Written request
Please quote every line word for word.

________________

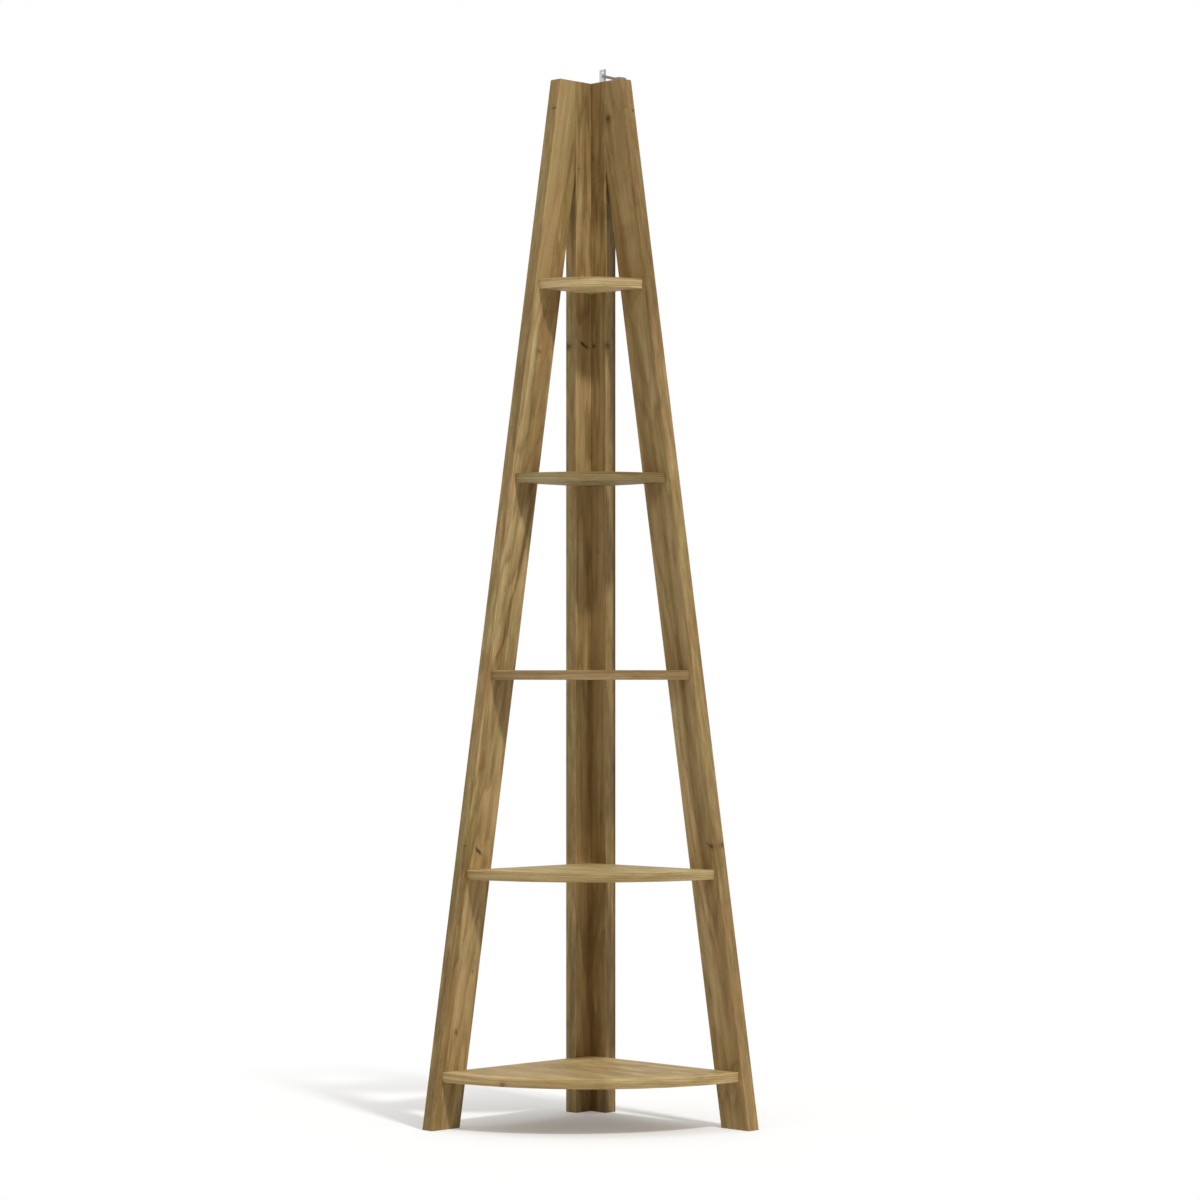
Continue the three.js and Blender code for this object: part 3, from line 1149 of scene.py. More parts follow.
LEFT_LEG = Timber(
    -12 * MM, 95 * MM, 0.020, (3.1, 0.7, 5.2), edge_tint=(0.80, 0.77, 0.66),
    marks=(
        Mark(KNOT, 165, 3.5, 4, 2.6, 0.8, thickness=60),
        Mark(KNOT, 268, -17, 4, 2.4, 0.5, thickness=30),
        Mark(CRACK, 466, 3, 4.6, 13.5, turn=36),
        Mark(CRACK, 471, 30, 2.2, 6, 0.45, depth=-6, thickness=8),
        Mark(CRACK, 1733, 30, 3, 6, 0.5, depth=-5, thickness=9),
        Mark(RUSSET, 636, 15, 6, 3, 0.7),
        Mark(SHADE, 25, 20, 60, 20, 0.5),
        # Painted fill light: lightens the back of the foot's inner face, in the bottom shelf's shadow.
        Mark(BLOOM, 40, -18, 60, 14, 0.6),
        Mark(SHADE, 452, -8, 14, 20, 0.45),
        Mark(BLOOM, 560, 4, 40, 12, 0.5),
        Mark(BLOOM, 1262, -8, 46, 14, 0.45),
        # Painted light: lightens the shadow that the fourth shelf casts on the inner face.
        Mark(BLOOM, 1035, -8, 36, 18, 0.95),
        Mark(BLOOM, 1630, 30, 120, 9, 0.45),
        Mark(BLOOM, 1345, 12, 36, 9, 0.5),
        Mark(SHADE, 1316, 2, 5, 6),
        Mark(BLOOM, 400, 30, 150, 10, 0.9, depth=-4, thickness=8),
        Mark(BLOOM, 640, 30, 150, 10, 0.75, depth=-4, thickness=8),
        Mark(BLOOM, 840, 30, 60, 10, 0.8, depth=-5, thickness=7),
    ),
    veins=(
        Vein(SHADE, ((-70, 22), (130, 22), (230, 24), (330, 25), (500, 21), (600, 18), (710, 15)), 7, 0.75),
        Vein(SHADE, (
            (750, 20), (790, 14), (820, 4), (850, 1), (880, -2), (910, -7), (950, -12), (1010, -18),
            (1080, -21)), 4.5, 1.1),
        Vein(BLOOM, ((820, -15), (870, -17), (920, -19), (980, -21)), 5, 0.6),
        Vein(BLOOM, ((760, 24), (900, 24), (1000, 22), (1150, 21), (1250, 20), (1440, 15)), 13, 0.75),
        Vein(SHADE, ((1010, -14), (1150, -12), (1250, -11), (1330, -12), (1470, -17)), 20, 0.72),
        Vein(SHADE, ((1420, -3), (1500, -7), (1560, -9), (1620, -14), (1720, -22)), 5, 0.6),
        Vein(SHADE, ((1390, -20), (1480, -20), (1560, -23), (1640, -28), (1720, -31), (1820, -33)), 9, 0.65),
        Vein(CALM, ((1380, 12), (1900, 12)), 34, 0.80),
        Vein(CALM, ((-300, 0), (1560, 0)), 60, 0.16),
    ))
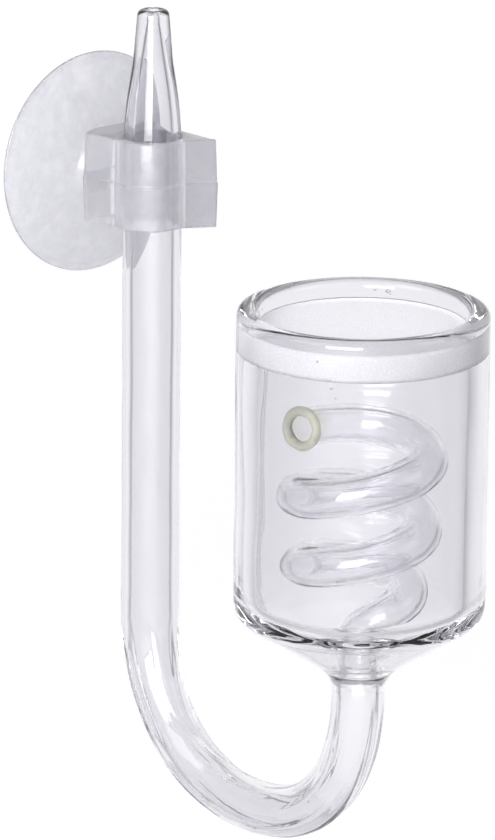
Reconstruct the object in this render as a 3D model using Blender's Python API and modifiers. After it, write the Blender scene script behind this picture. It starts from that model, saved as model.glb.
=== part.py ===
"""Glass carbon dioxide diffuser on a soft suction holder, for the inside wall of an aquarium.

Frame: metres, +Z up. The origin is the centre of the suction cup's lip, the aquarium wall is the
plane y = 0 and +Y points into it, so everything else stands on the -Y side. The stem and the cup
both have upright axes in the plane x = 0.

The glass is lampworked: a drawn hose nozzle, a straight stem, a return bend, a cup made of a coned
base and a cylinder, a spiral tube inside the cup and a sintered disc that closes it near the top.
The holder is a suction cup with a block that grips the stem. The glass slides up through the block.
"""

import math

import bmesh
import bpy

# Clearance between pieces that meet
GAP = 0.0003
MERGE = 0.00001

# Stem and nozzle, about the stem axis
STEM_Y = -0.0157
STEM_RADIUS = 0.00487
TUBE_WALL = 0.0016
NOZZLE_BASE_Z = 0.0045
SHOULDER_TOP_Z = 0.0193
NOZZLE_TOP_Z = 0.0280
SHOULDER_RADIUS = 0.00335
NOZZLE_TIP_RADIUS = 0.00265
TIP_ROUNDING = 0.0009
TIP_BORE_RADIUS = 0.00088
TIP_BORE_LENGTH = 0.0020
SHOULDER_BORE_RADIUS = 0.00185

# Return bend, from the stem to the neck below the cup
CUP_Y = -0.0675
BEND_TOP_Z = -0.0734
BEND_SQUARENESS = 0.028
BEND_TUBE_RADIUS = 0.0044
BEND_TUBE_WALL = 0.0015
BEND_STUB = 0.0010
NECK_Z = -0.0718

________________

Answer to the problem
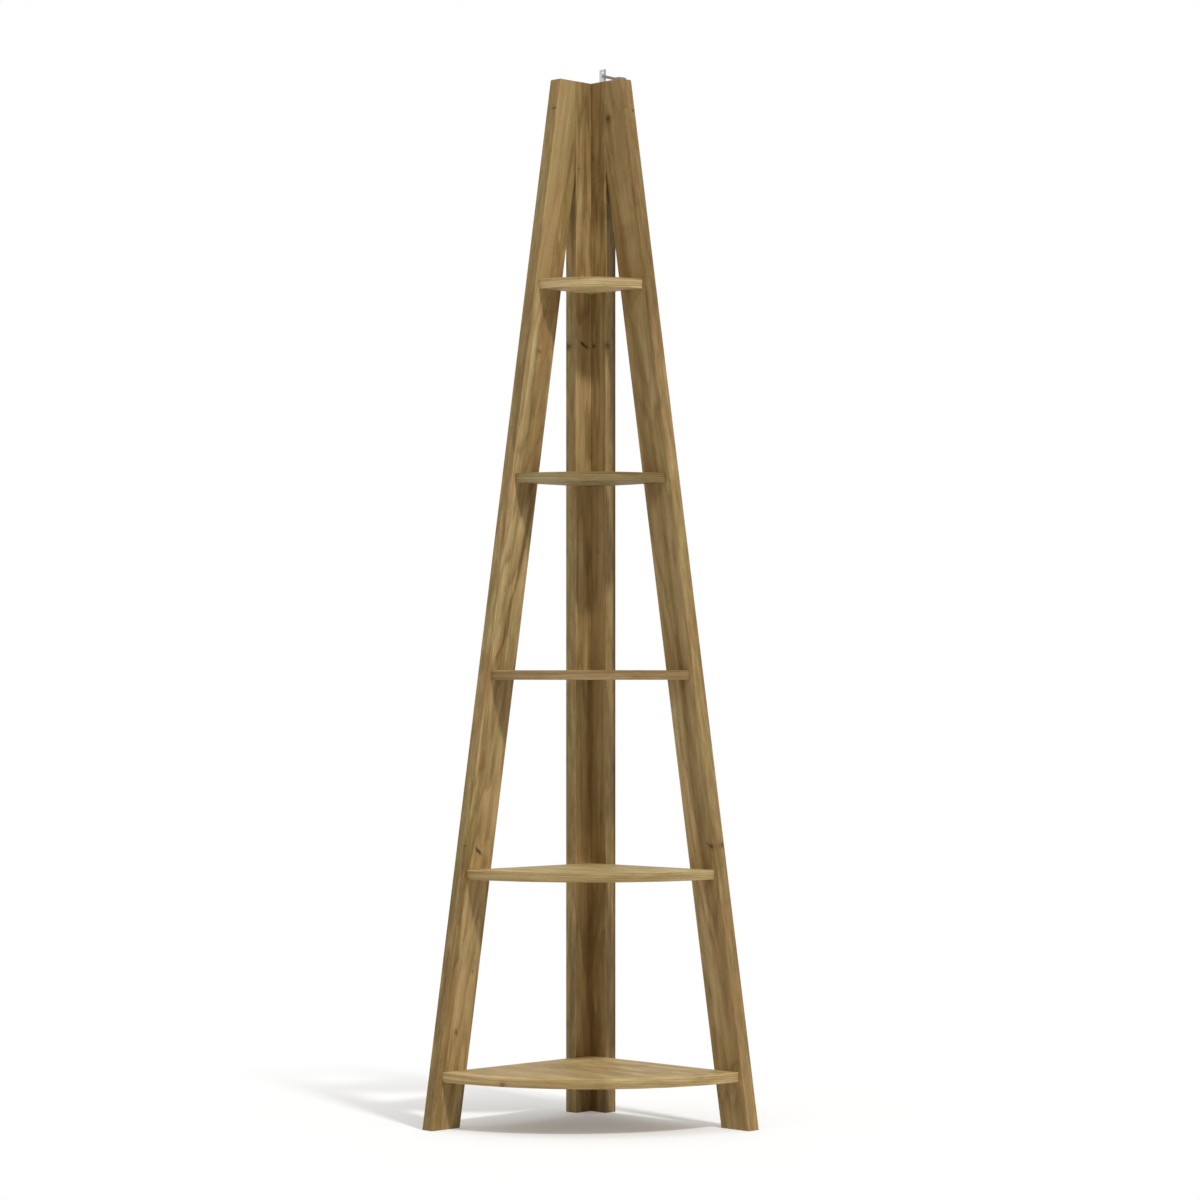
Continue the three.js and Blender code for this object: part 3, from line 1149 of scene.py. More parts follow.
LEFT_LEG = Timber(
    -12 * MM, 95 * MM, 0.020, (3.1, 0.7, 5.2), edge_tint=(0.80, 0.77, 0.66),
    marks=(
        Mark(KNOT, 165, 3.5, 4, 2.6, 0.8, thickness=60),
        Mark(KNOT, 268, -17, 4, 2.4, 0.5, thickness=30),
        Mark(CRACK, 466, 3, 4.6, 13.5, turn=36),
        Mark(CRACK, 471, 30, 2.2, 6, 0.45, depth=-6, thickness=8),
        Mark(CRACK, 1733, 30, 3, 6, 0.5, depth=-5, thickness=9),
        Mark(RUSSET, 636, 15, 6, 3, 0.7),
        Mark(SHADE, 25, 20, 60, 20, 0.5),
        # Painted fill light: lightens the back of the foot's inner face, in the bottom shelf's shadow.
        Mark(BLOOM, 40, -18, 60, 14, 0.6),
        Mark(SHADE, 452, -8, 14, 20, 0.45),
        Mark(BLOOM, 560, 4, 40, 12, 0.5),
        Mark(BLOOM, 1262, -8, 46, 14, 0.45),
        # Painted light: lightens the shadow that the fourth shelf casts on the inner face.
        Mark(BLOOM, 1035, -8, 36, 18, 0.95),
        Mark(BLOOM, 1630, 30, 120, 9, 0.45),
        Mark(BLOOM, 1345, 12, 36, 9, 0.5),
        Mark(SHADE, 1316, 2, 5, 6),
        Mark(BLOOM, 400, 30, 150, 10, 0.9, depth=-4, thickness=8),
        Mark(BLOOM, 640, 30, 150, 10, 0.75, depth=-4, thickness=8),
        Mark(BLOOM, 840, 30, 60, 10, 0.8, depth=-5, thickness=7),
    ),
    veins=(
        Vein(SHADE, ((-70, 22), (130, 22), (230, 24), (330, 25), (500, 21), (600, 18), (710, 15)), 7, 0.75),
        Vein(SHADE, (
            (750, 20), (790, 14), (820, 4), (850, 1), (880, -2), (910, -7), (950, -12), (1010, -18),
            (1080, -21)), 4.5, 1.1),
        Vein(BLOOM, ((820, -15), (870, -17), (920, -19), (980, -21)), 5, 0.6),
        Vein(BLOOM, ((760, 24), (900, 24), (1000, 22), (1150, 21), (1250, 20), (1440, 15)), 13, 0.75),
        Vein(SHADE, ((1010, -14), (1150, -12), (1250, -11), (1330, -12), (1470, -17)), 20, 0.72),
        Vein(SHADE, ((1420, -3), (1500, -7), (1560, -9), (1620, -14), (1720, -22)), 5, 0.6),
        Vein(SHADE, ((1390, -20), (1480, -20), (1560, -23), (1640, -28), (1720, -31), (1820, -33)), 9, 0.65),
        Vein(CALM, ((1380, 12), (1900, 12)), 34, 0.80),
        Vein(CALM, ((-300, 0), (1560, 0)), 60, 0.16),
    ))
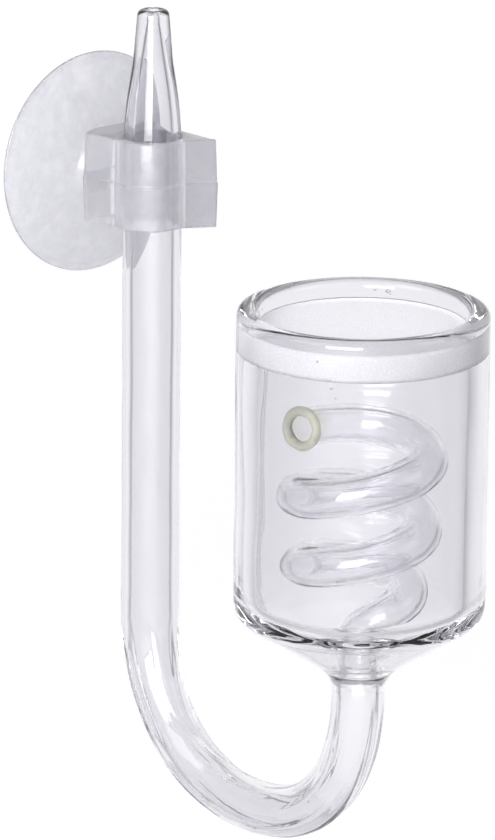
Reconstruct the object in this render as a 3D model using Blender's Python API and modifiers. After it, write the Blender scene script behind this picture. It starts from that model, saved as model.glb.
=== part.py ===
"""Glass carbon dioxide diffuser on a soft suction holder, for the inside wall of an aquarium.

Frame: metres, +Z up. The origin is the centre of the suction cup's lip, the aquarium wall is the
plane y = 0 and +Y points into it, so everything else stands on the -Y side. The stem and the cup
both have upright axes in the plane x = 0.

The glass is lampworked: a drawn hose nozzle, a straight stem, a return bend, a cup made of a coned
base and a cylinder, a spiral tube inside the cup and a sintered disc that closes it near the top.
The holder is a suction cup with a block that grips the stem. The glass slides up through the block.
"""

import math

import bmesh
import bpy

# Clearance between pieces that meet
GAP = 0.0003
MERGE = 0.00001

# Stem and nozzle, about the stem axis
STEM_Y = -0.0157
STEM_RADIUS = 0.00487
TUBE_WALL = 0.0016
NOZZLE_BASE_Z = 0.0045
SHOULDER_TOP_Z = 0.0193
NOZZLE_TOP_Z = 0.0280
SHOULDER_RADIUS = 0.00335
NOZZLE_TIP_RADIUS = 0.00265
TIP_ROUNDING = 0.0009
TIP_BORE_RADIUS = 0.00088
TIP_BORE_LENGTH = 0.0020
SHOULDER_BORE_RADIUS = 0.00185

# Return bend, from the stem to the neck below the cup
CUP_Y = -0.0675
BEND_TOP_Z = -0.0734
BEND_SQUARENESS = 0.028
BEND_TUBE_RADIUS = 0.0044
BEND_TUBE_WALL = 0.0015
BEND_STUB = 0.0010
NECK_Z = -0.0718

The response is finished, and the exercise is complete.